W. Stanley Fisher, 24, of Matawan jumped in to help the boy, but also was fatally attacked by the shark.
Today, Matawan residents commemorate the lives of those two victims with its third annual "Sharkfest" here.
Matawan's afternoon shark event also is to help raise funds to eventually build a memorial monument in their honor.
"Hopefully, we locate at Dock Street where the attacks happened to mark the location," said Robert Montfort, president of the Matawan Historical Society.
Matawan hopes to eventually amass enough money so it can build the monument by 2016 to mark the 100th anniversary of the shark attacks.
Sponsored by the Matawan Alliance and the Matawan Historical Society, "Sharkfest" runs from 5 to 10 p.m. in Terhune Park, across from the Matawan Community Center, 201 Broad St.
The event features Dr. Richard G. Fernicola, of Allenhurst, author of "Twelve Days of Terror: A Definitive Investigation of the 1916 New Jersey Shark Attacks," who, along with historical society members, will host bus tours to Dock Street, near where the Matawan Creek shark attacks originally occurred.
A memorial service for the two borough residents killed will be held at 4 p.m. at the Rose Hill Cemetery, where they are buried. The Matawan Historical Society also will present educational exhibits on the history of Matawan.
"Sharkfest" is capped off by a free screening of a Discovery Channel-produced movie based on Fernicola's book to be shown at 8 p.m. at the Matawan Community Center.
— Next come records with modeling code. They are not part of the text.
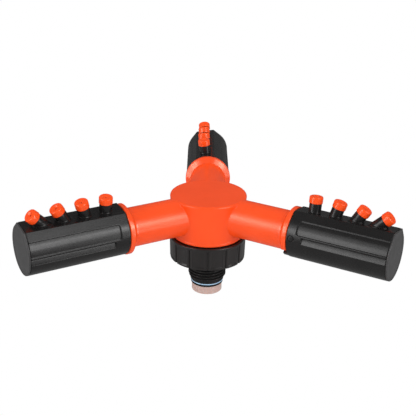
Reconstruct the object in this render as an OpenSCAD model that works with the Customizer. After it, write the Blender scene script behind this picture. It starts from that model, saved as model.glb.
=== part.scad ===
// Rotary garden sprinkler head: three arms with turnable nozzle barrels on a threaded inlet.
// Millimetres. +Z is up. The origin is on the spin axis, on the thread's shoulder.

/* [Arms] */
// height of the arm axes above the thread shoulder
arm_z = 33.4; // [32:0.1:40]
// radius of each arm tube
arm_r = 13.3; // [12.6:0.1:14]
// radius of the water way in each arm
arm_bore_r = 10.3; // [8:0.1:10.4]
// spin axis to the hub side of the flange
flange_s = 63.7; // [60:0.1:63.8]
// thickness of the flange at the end of each arm
flange_t = 3.2; // [3:0.1:3.3]
// outer radius of the flange
flange_r = 17.15; // [16.8:0.05:18]
// radius of the spigot that carries a barrel
spigot_r = 12.8; // [12.6:0.05:12.8]
// far end of the spigot
spigot_end = 76; // [75.7:0.1:76.5]

/* [Hub] */
// radius of the hub at its top edge
hub_top_r = 26.8; // [26:0.1:30]
// radius of the hub at its bottom edge
hub_bottom_r = 24.7; // [24:0.1:26]
// height of the hub's top face
hub_top = 46.9; // [46.8:0.1:50]
// height of the hub's bottom face
hub_bottom = 16.5; // [16.3:0.1:17]
// rounding of the hub's top edge
hub_round = 1.8; // [1:0.1:2.5]
// radius of the hollow in the hub
hub_cavity_r = 20.5; // [18:0.1:20.6]

/* [Nozzle barrels] */
// radius of the barrel shell
barrel_r = 16.6; // [16.4:0.1:17]
// inner end of the barrel
barrel_start = 67.2; // [67.2:0.1:67.4]
// spin axis to the outer face of the end cap
barrel_end = 135.2; // [134:0.1:145]
// height of the nozzle flat above the barrel axis
flat_h = 16.5; // [16:0.1:17]
// half width of the nozzle flat
flat_w = 7.1; // [6.5:0.1:7.5]
// radius of the hollow in the barrel
barrel_cavity_r = 13.8; // [13.2:0.1:14]
// turn of each barrel about its arm from upright, in degrees
rest_turn = 7.8; // [-16:0.1:16]
// where the index tab sits round the barrel, in degrees from the nozzle row
tab_at = 143; // [140:1:146]
// middle of the notch in the flange, in degrees from the top
notch_at = 145; // [143:1:147]
// half the angle the notch covers
notch_half = 30; // [30:1:32]

/* [Nozzles] */
// spin axis to the first nozzle, along the flat
nozzle_first = 78.4; // [78:0.1:80]
// distance from one nozzle to the next
nozzle_pitch = 14.25; // [13:0.05:14.5]
// how much further each nozzle leans out than the one before, in degrees
nozzle_lean = 15.3; // [0:0.1:15.5]
// radius of the nozzle stub
stub_r = 4.1; // [3.9:0.1:4.3]
// how much higher each nozzle stands than the one before, along its own axis
nozzle_rise = 0.13; // [0:0.01:0.3]
// height of the cap's lower edge above the flat
cap_low = 6.1; // [5.5:0.1:6.5]
// height of the cap's top above the flat
cap_top = 10.65; // [10.4:0.05:12]
// outer radius of the orifice cap
cap_r = 4.5; // [4.4:0.1:4.8]
// radius of the spray orifice
orifice_r = 0.6; // [0.4:0.05:1]

/* [Inlet] */
// outer radius of the grip collar at its top
collar_r = 26.9; // [26:0.1:28]
// height of the grip collar
collar_h = 15.9; // [15.4:0.1:16]
// number of grip grooves round the collar
groove_count = 13; // [10:1:18]
// major radius of the garden hose thread
thread_r = 13.45; // [13.1:0.01:13.5]
// length of the thread
thread_len = 16.6; // [14:0.1:16.8]
// radius of the plain nose below the thread
nose_r = 11.6; // [11.2:0.1:11.8]
// depth of the nose face below the shoulder
nose_depth = 18.6; // [18.5:0.1:20]
// radius of the spindle shank
shank_r = 8.45; // [8.4:0.01:8.46]
// radius of the water way through the spindle
inlet_r = 6.2; // [5:0.1:6.3]
// radius of the spindle head
head_r = 10.8; // [10.6:0.1:11.2]
// height of the spindle head
head_h = 6.2; // [6:0.1:8]

/* [Hidden] */
$fn = 64;
orange = [0.93, 0.28, 0.10];
black = [0.10, 0.10, 0.10];
natural = [0.86, 0.76, 0.72];
white = [0.84, 0.88, 0.92];
rubber = [0.06, 0.06, 0.07];
flange_end = flange_s + flange_t;
pin_s = barrel_start + 3.2;
seal_s = barrel_start + 6.4;
panel_s = barrel_start + 6.05;
groove_s = barrel_start + 10.1;
plate_t = 1.1;
barrel_tip = barrel_end - plate_t - 0.05;
run_gap = 0.05;
washer_t = 0.7;
seal_t = 1.7;
over = 1;
edge = 0.4;
flare = 2.4;
recess_r = 23;
recess_low = 4;
stem_bore_r = 8.9;
grip_r = 1.3;
collar_draft = 0.3;
bush_r = 10;
bush_len = 7.95;
bush_face_r = 12;
bush_face = 5.2;
thrust_r = 11.8;
thrust_top = bush_face + washer_t;
hub_skin = 3;
cavity_low = 20.4;
base_r = 21;
base_top = 20.9;
spindle_top = 21.5;
arm_bore_from = 12;
pin_r = 1.9;
stub_bore_r = 2.4;
stub_step = 0.7;
cap_skin = 1.3;
cap_edge = 0.9;
panel_at = 44;
panel_turn = 37.5;
groove_at = 90.5;
through = 80;
lip_t = 1.6;
lip_len = 5.5;
small_ring_z = -8;
head_top = -nose_depth - washer_t - seal_t - 0.1;
head_edge = 0.6;

// a ring from z0 to z1 between two radii
module ring(z0, z1, ri, ro)
  translate([0, 0, z0]) difference() {
    cylinder(h = z1 - z0, r = ro);
    translate([0, 0, -over]) cylinder(h = z1 - z0 + 2 * over, r = ri);
  }

// local z runs out along arm k, local x points up
module on_arm(k)
  rotate([0, 0, 90 + 120 * k]) translate([0, 0, arm_z])
    rotate([0, 90, 0]) rotate([0, 0, 180]) children();

// the same, turned with the barrel
module on_barrel(k)
  on_arm(k) rotate([0, 0, -rest_turn]) children();

// local z runs along nozzle i of arm k, from the flat
module on_nozzle(k, i)
  on_barrel(k) translate([flat_h, 0, nozzle_first + nozzle_pitch * i])
    rotate([0, 90 - nozzle_lean * i, 0]) translate([0, 0, nozzle_rise * i]) children();

// o-ring of cord radius c at mean radius r
module o_ring(r, c)
  rotate_extrude() translate([r, 0]) circle(r = c, $fn = 32);

// ---- inlet (stays still) ----

module grip_groove()
  translate([collar_r + 0.4, 0, -over]) cylinder(h = collar_h - over, r = grip_r, $fn = 4);

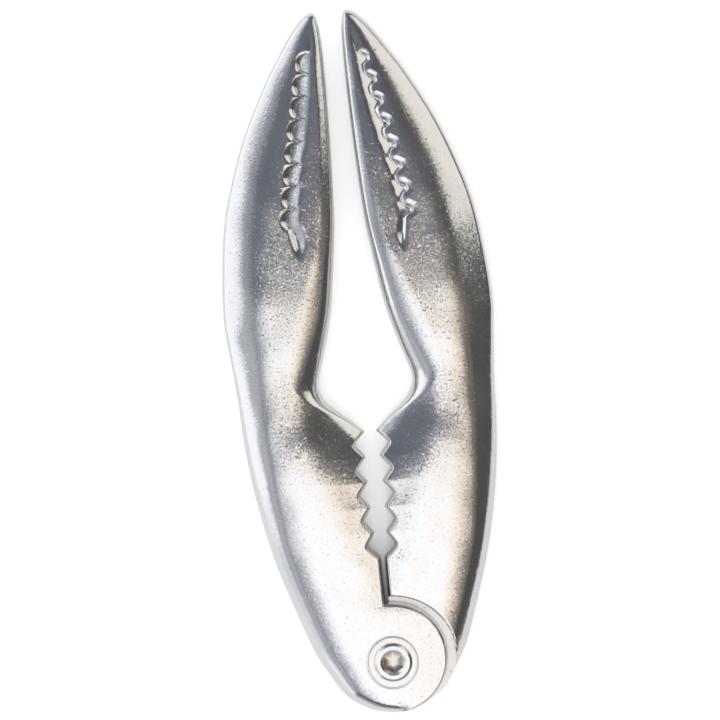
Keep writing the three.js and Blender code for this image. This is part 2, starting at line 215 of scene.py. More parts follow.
def distance(x, y, line, reach):
    """Distance from the points (x, y), which share one y, to a line, up to about the reach."""
    near = (line[1:, 1] > y - reach) & (line[:-1, 1] < y + reach)
    start = line[:-1][near]
    along = line[1:][near] - start
    if len(start) == 0:
        return np.full(len(x), reach)
    dx = x[:, None] - start[None, :, 0]
    dy = y - start[:, 1]
    length = np.maximum((along ** 2).sum(1), 1e-12)
    share = np.clip((dx * along[:, 0] + dy * along[:, 1]) / length, 0, 1)
    gap = np.hypot(dx - share * along[:, 0], dy - share * along[:, 1])
    return gap.min(1)


# ---------------------------------------------------------------- mouth line on the claw

# A sunk channel with a scalloped outer wall. Its two faces differ: the front one has blunt teeth
# between round scallops, and the back one has deeper scallops that meet in narrow teeth.

FRONT, BACK = 0, 1
SCALLOP_PITCH = 5.83
FIRST_SCALLOP_Y = 158.3                       # middle of the topmost scallop
SCALLOP_COUNT = 8
SCALLOP_REACH = (2.0, 2.65)                   # how far the teeth between scallops stand inwards
BACK_ARCH = 0.95                              # 1 makes each back scallop half an ellipse
RELIEF_DEPTH = 1.2
RELIEF_SLOPE = 0.38                           # how steeply the channel starts at its inner border
FLOOR_SOFTNESS = 0.12                         # how softly the slope ends in the level floor
BORDER_SOFTNESS = (0.12, 0.25)                # of the inner border, and what the top adds
GROOVE_DEPTH = 1.0                            # of the V-shaped tail
RIM_WIDTH = 1.1                               # bevelled rim of the plate beside the channel
RIM_DROP = (0.2, 0.5)
RIM_CURVE = 1.3
WALL_WIDTH = (1.0, 0.55)
PETAL_REACH = 0.45                            # scallops of the inner border
PETAL_LEAN = -0.18
PETAL_SHIFT = 1.0                             # they start this far above the wall's teeth
PETAL_NOTCH = 0.3                             # 0 makes the notches between them sharp

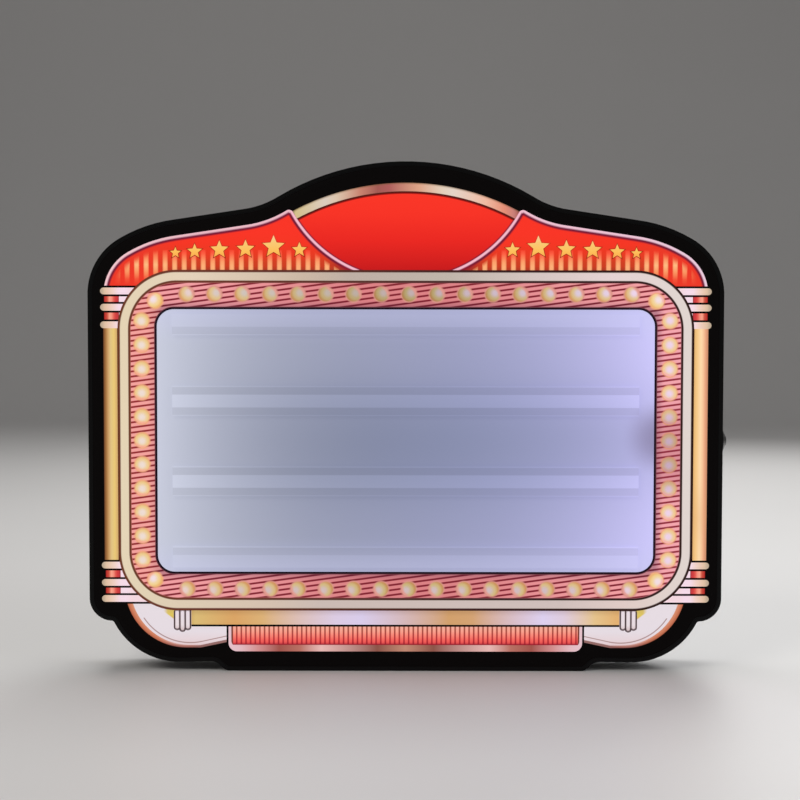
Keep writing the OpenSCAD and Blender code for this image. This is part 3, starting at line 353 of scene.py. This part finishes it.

The 1916 summer shark terror actually started roughly 80 miles south of Matawan where one young man was killed by a shark on July 1 in Beach Haven. A second man was killed July 6 in Spring Lake.
However, the most dramatic attack came July 12 at Matawan Creek — 11 miles from the ocean — where Stillwell and Fisher were killed.
On that same day, a few hours later, Joseph Dunn, 12, of Brooklyn, was swimming in the same Matawan Creek where the attacks happened, just a few hundred yards away, when he, too, was mauled by a shark. He escaped serious injuries after he was pulled out of the water.
After the Matawan Creek attack, local residents tried to smoke out the man-eater with harpoons and dynamite. One possible culprit — a great white shark with human remains in its belly — was finally caught two days later in Raritan Bay.
And now, even 92 years later, memories of these horrific attacks still give today's New Jerseyans cause to shudder.
"The biggest reason is that it's very real," Fernicola said. "It's 100 percent real — it happened at our own doorstep. Not only were there definitely sharks here, but it or they mangeled five people."
"Back in 1916, nobody ever thought that a shark would do such a thing," said Montfort. "I'm sure that the boys that were dipping down in the creek, as well as the people in the town, never thought in their wildest dreams that such an event could happen."
Fernicola said the other big part of the story centers on the unlikely appearance of a bull shark in Matawan Creek's brackish waters — half fresh, half salt — that typically measures only a few feet deep.
"To find a shark in a bay is honestly not that unusual," Fernicola said. "But to find a shark up a narrow creek like that is somewhat very unusual."
Sharks strike a chord of fear with most of us, said Fernicola, because we run the chance — however small — of meeting one each time we step into the ocean.
"There is a certain aspect that relates to sharks. You are in their domain; it's almost like a dark closet," Fernicola said. "No matter how clear the water is, you don't necessarily see below you at all times."
While shark attacks still frequently make the news, Fernicola believes that there will never be the shark media frenzy of three decades ago.
"I doubt you could re-create that phenomenon that we most likely experienced when we went to the theater in 1975 to see "Jaws,' " Fernicola said. "But it's really a perpetual interest to the public."
Next year, New Jersey's 1916 shark attacks get another incarnation when filmmakers hired by the Discovery Channel will make a fresh documentary about the event.
"The intrigue just continues," said Sharen La Porta, an alliance trustee. "There's been so many films and documentaries produced on the 1916 event. It just keeps going."